Literature and Medicine II

Women in the Medical Profession: Personal Narratives

A Balancing Act: How Women with a Hidden Disability Perform Femininity

by Aimee Burke Valeras, Concord, NH, USA

All the world’s a stage, And all the men and women merely players: They have their exits and their entrances; And one man in his time plays many parts. William Shakespeare, As You Like It (1600)

Introduction Hidden Disability

1 A “hidden disability” is one that is unapparent to outside observers except by disclosure or unusual circumstances. While persons with hidden disabilities are afforded a sense of anonymity, they must contend with different challenges, including learning strategic self-disclosure and impression management; when to disclose and make disability visible and when to “pass” and give society the impression of able-bodiedness. The choice, to be or not to be disabled, has important implications for the way we conceptualize disability, and the concept of identity as a whole. Gendered social expectations impact these decisions on a constant basis.

2 This paper uses a narrative research approach to understand women’s personal identification (or lack thereof) with being “disabled” and the impact of womanhood on this identity process. I will focus on the self-narratives of four women, ranging in age from 21 to 46 years, who have a hidden disability. Victoria has Juvenile Rheumatoid Arthritis; Angela has Epilepsy; Mary has Mitochondrial Myopathy, and Rosalina has Celiac Disease. In this essay, I also reflect on my own experiences as a woman with a hidden disability, Muscular Dystrophy. Narrative Research Methodology

3 Through a face-to-face two-hour tape-recorded guided conversation with Victoria, Angela, Mary, and Rosalina, I solicited the unfolding of each woman’s “story” prompted by the question, “Tell me about what your life has been like living with (specific condition), from the beginning.” Each woman had the opportunity to respond to the presentation of data, joining with me in the construction of the results, enabling a sense of ‘co-ownership’ of the research. In this process, the participants and I together embraced the discovery of the experience of hidden disability.

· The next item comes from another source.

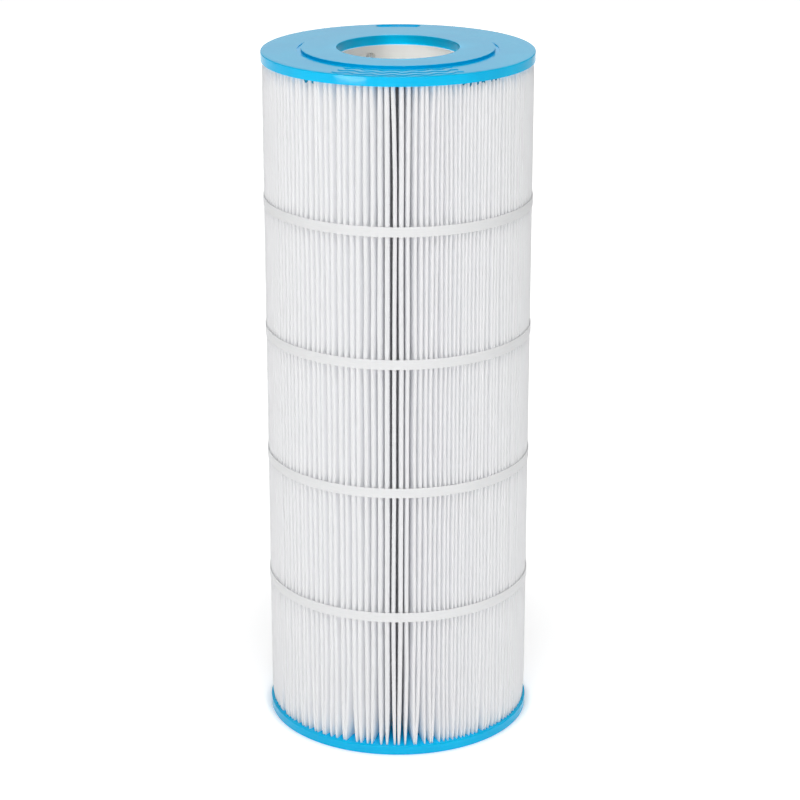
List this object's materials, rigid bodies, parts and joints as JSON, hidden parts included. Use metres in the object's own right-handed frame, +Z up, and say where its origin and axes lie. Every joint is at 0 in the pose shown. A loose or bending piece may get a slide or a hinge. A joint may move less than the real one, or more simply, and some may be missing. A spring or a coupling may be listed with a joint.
{
  "type": "pool filter cartridge",
  "caption": "Tall round pool filter cartridge: a pleated fabric sheet round a perforated core, banded, with blue cast ring caps and a flow opening through both ends.",
  "frame": {"origin": "centre of the bottom cap's underside, on the cartridge's axis, where it stands", "axes": "+Z up along the cartridge's axis to the top cap; +Y towards the back, where the top cap has its label recess; -Y towards the raised wave lines"},
  "size_m": [0.227, 0.227, 0.5906],
  "materials": {
    "urethane_cap": "smooth cast polyurethane, satin to glossy",
    "core_plastic": "injection moulded, satin off-white",
    "media_fabric": "spunbonded nonwoven polyester, matt white",
    "band_plastic": "thin translucent white strap"
  },
  "bodies": {
    "root": {"top_end_cap": "urethane_cap", "bottom_end_cap": "urethane_cap", "core_tube": "core_plastic", "pleated_media": "media_fabric", "band_1": "band_plastic", "band_2": "band_plastic", "band_3": "band_plastic", "band_4": "band_plastic"}
  },
  "joints": []
}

4 A narrative research methodology is used to present the results. Using narrative construction, I assemble the elements of a participant’s descriptions into a single vivid narrative to draw the reader into the individual’s lived experience as an alternative reality (Barone and Eisner; Polkinghorne). This data presentation is meant to enable ‘empathetic witnessing’ of a different kind of life to inspire a dialogue between the reader and the text, invoking an understanding of why and how a person acts as he or she does (Barone and Eisner; Coulter; Docherty and McColl).

5 While narrative construction is used to emphasize unique differences across cases, analysis of narratives is used to generalize to the overall experience of hidden disability. Analysis of narratives illuminates universal features of participants’ stories, breaking the participants’ overall narrative into paradigmatic categories, allowing for common themes to emerge across the collected stories (Polkinghorne). By reading the interview transcripts over and over, key linkages, common themes and ideas, emerged (Charmaz and Mitchell; Erikson). These key linkages were then grouped with others as part of an overarching concept, leading to the construction of categories of central significance (Erikson; Polkinghorne). This overall process, in effect, brings order and consistency to the data by classifying sections according to their commonalities (Polkinghorne).